Good you had a mail drop there – the food supplies in town are terrible, but that barbecue is good, especially the sweet potato fries!
Too bad you you didn’t camp on top of Black Mtn, just south of Bear Mtn. great view of the NYC night time skyline, sunset, sunrise and a nice stealth camp too. The Bear Mtn summit was crowded with touri when I hiked through there too, glad to get away from there.
Hats off to the many volunteers that installed the granite steps leading from the zoo side up to the summit…beautiful the way they worked them into the hillside.
Philip- I ate at that BBQ place too, the manager even made a special pot of sweet tea southern style (yes there’s a special way) just for me.
JJ, you sound like a died in the wool sectionhiker like me and the rev!
I’m a section hiker to the core and proud of it! :-D))
Go Girl!
Unfortunaty, Zoos are probably here to stay. Here in the USofA, we get spoiled by the large volume of open land, freely available private property and parks that we use. Perhaps with deep regret I have read stories of wild terrain where no one has permanently settled. The US and Canada have a lot of open land, yet. In other countries this is not the case. Africa has less wild country than we do, as does Asia, South America, Australia, and Europe. Zoo’s and preserves are the only real place for the Animals to exist. We, as a species, have simply pushed them off their native lands. Antarctica is, of course, uninhabitable by most species and I am sort of ignoring that.

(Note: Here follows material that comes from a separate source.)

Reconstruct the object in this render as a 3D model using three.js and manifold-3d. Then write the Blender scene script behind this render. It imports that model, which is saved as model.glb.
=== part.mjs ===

Anyway, I do not share you revulsion at zoos. Most of the creatures there are not truely wild and could not survive in their natural habitat, if it existed anymore. Bars are to keep people out, mostly. Some of the more dangerous species are protected for safety, but this is generally the exception. Birds are far more difficult. Some can be dangerous, and do not breed well in captivity. The zoo in Bear Moutain is no exception. They have orphans, or injured animals that would have otherwise died. Good? Maybe not. We are preserving the less capable members of the species, though, at no fault to the offspring. This simply keeps the status quo. Species NEED pressures on them to provide a stimulus for natural selection. Much as Malthus’ thesis is subverted by ferilizers, this may not be a good thing. (Now mankind has a glut of people on the planet, using resources at a far greater rate than it is being restored.) Anyway, zoo’s today will provide the history of tomorrow, protecting the more fragile of the species, and, the more natural forms of the species in them as they adapt to presures people put on them. Black bears for instance, are graduating from all around natural “grubbers” to feeding as much as possible from our cast offs. Docility, aggresivness, reactions to people, and learning ability are all being influanced by people. Not well understood nor well researched in the scientific community.
Zoo’s are generally a relativly recent occurance. I tend not to visit them. But I recognize that they have an imprtant value in plotting out evolution as it occurs. Both behavioral and physilogical. As a backpacker, I simply observe what goes on. There is a distinct difference between the truely wild creatures (little or no contact with humans) and those that have learned to avoid (or in the case of black bears, pursue) contact with humans and the behavior of animals in a zoo. Good or bad is not my place to say. I simply note that there ARE differences. Maintaining a baseline, or status quo, for every species is not yet possible. But, it is certainly going that way. Frankly, I would much rather meet a wild bear in the woods than one that is in the zoo. One will likely just avoid me. The other will likely approach me..
This is a local area for me and was the starting point for a section of my AT hike. There IS a way to avoid going through the zoo (it was actually locked and inaccessible at 8:30 in the morning when we started north); we walked out to the road on a park path the trees of which were white blazed! and across the Bear Mountain Bridge.